According to the ECA report, the EU Digital Covid Certificate (EUDCC) helped coordinate travel restrictions between EU member states allowing travel to continue during the pandemic. More than 1.7 billion certificates had been issued by the end of March 2022.
However other tools such as the PLF location forms did not have the desired results. According to the report, the EU allocated 71 million euros for the development of IT tools that would facilitate travel and help trace positive Covid-19 cases such as a contact-tracing gateway, the digital passenger locator forms (PLF) and a platform for member states to exchange information as well as the digital Covid certificate. The legality of the EU’s digital Covid certificate expires in June.
However, there was no consistent use of the tools by EU governments resulting in an uneven impact.
“It was crucial that all EU countries adopt common tools to coordinate free movement restrictions and facilitate travel despite the unprecedented situation we were faced with”, said Baudilio Tomé Muguruza, the ECA member responsible for the audit. “Not all EU tools were taken up by member states and the success of the EU Digital Covid Certificate was not reflected in other tools.”
Indicatively, the digital Covid certificate was the only tool used in all member states as well as by 45 non-EU countries and territories.

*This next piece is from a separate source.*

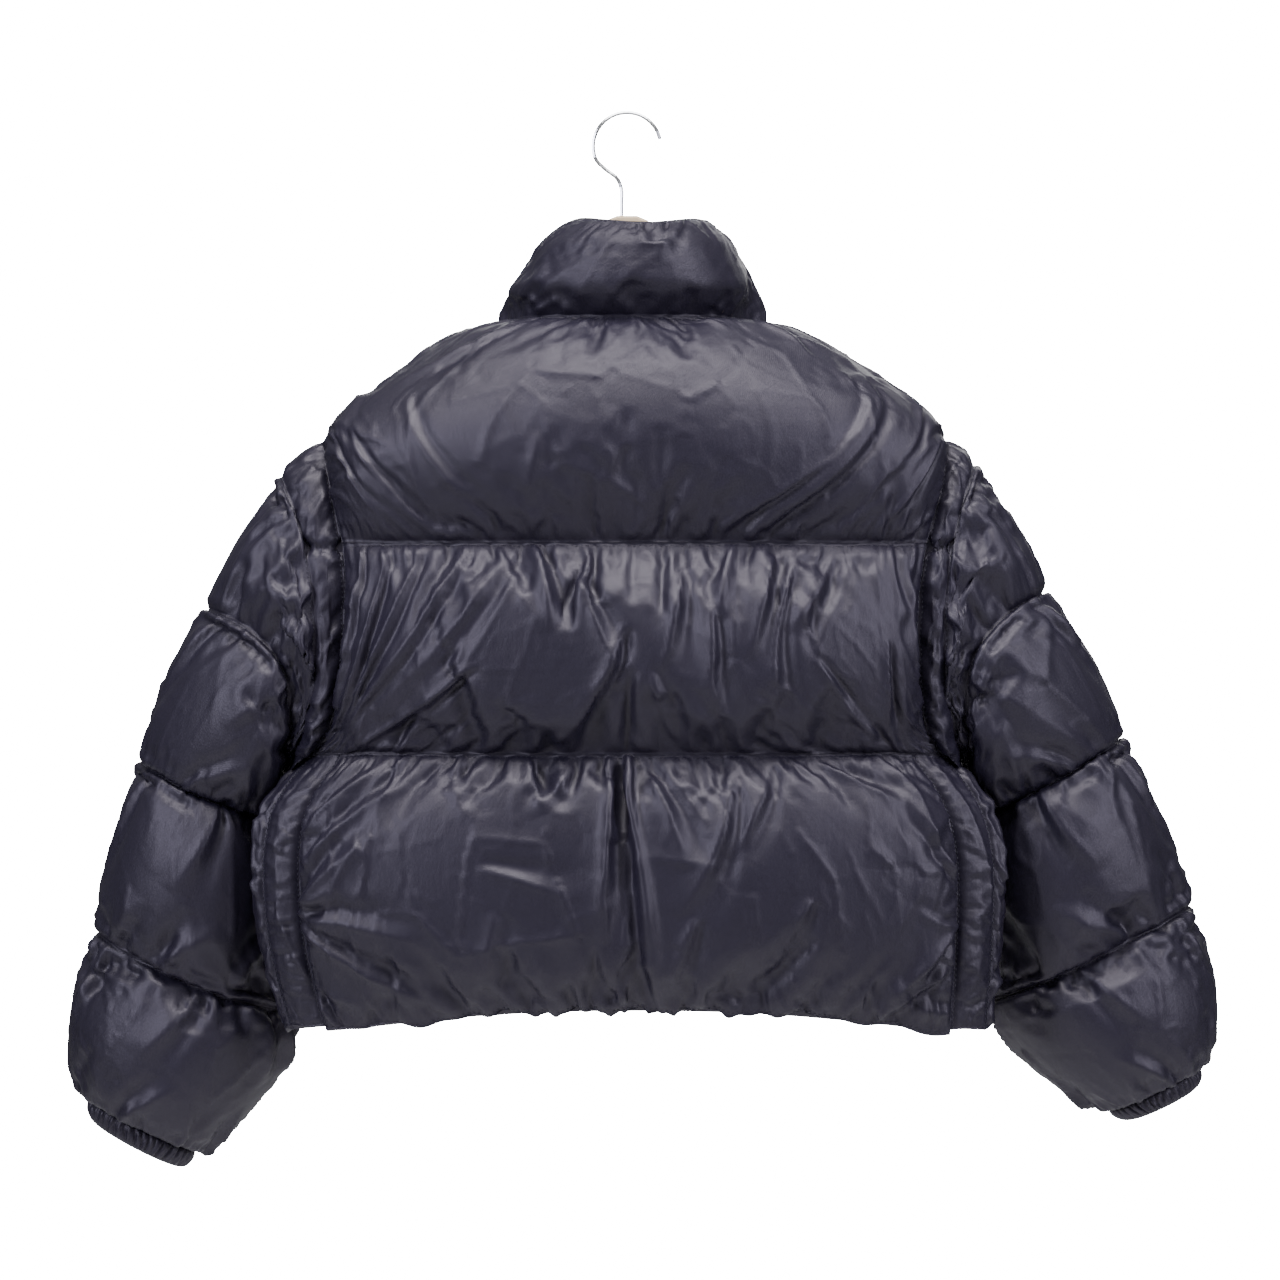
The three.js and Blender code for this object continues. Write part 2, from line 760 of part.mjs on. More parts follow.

The auditors go on to add in their report, that the European Commission failed to manage resistance by certain EU states to use the tools due to data protection and other legal concerns.
The auditors are now calling on member countries to better prepare for the possibility of future emergencies. They cite lack of specific procedures for the use of these tools in the longer term, or for re-activating them quickly in the event that they are needed again.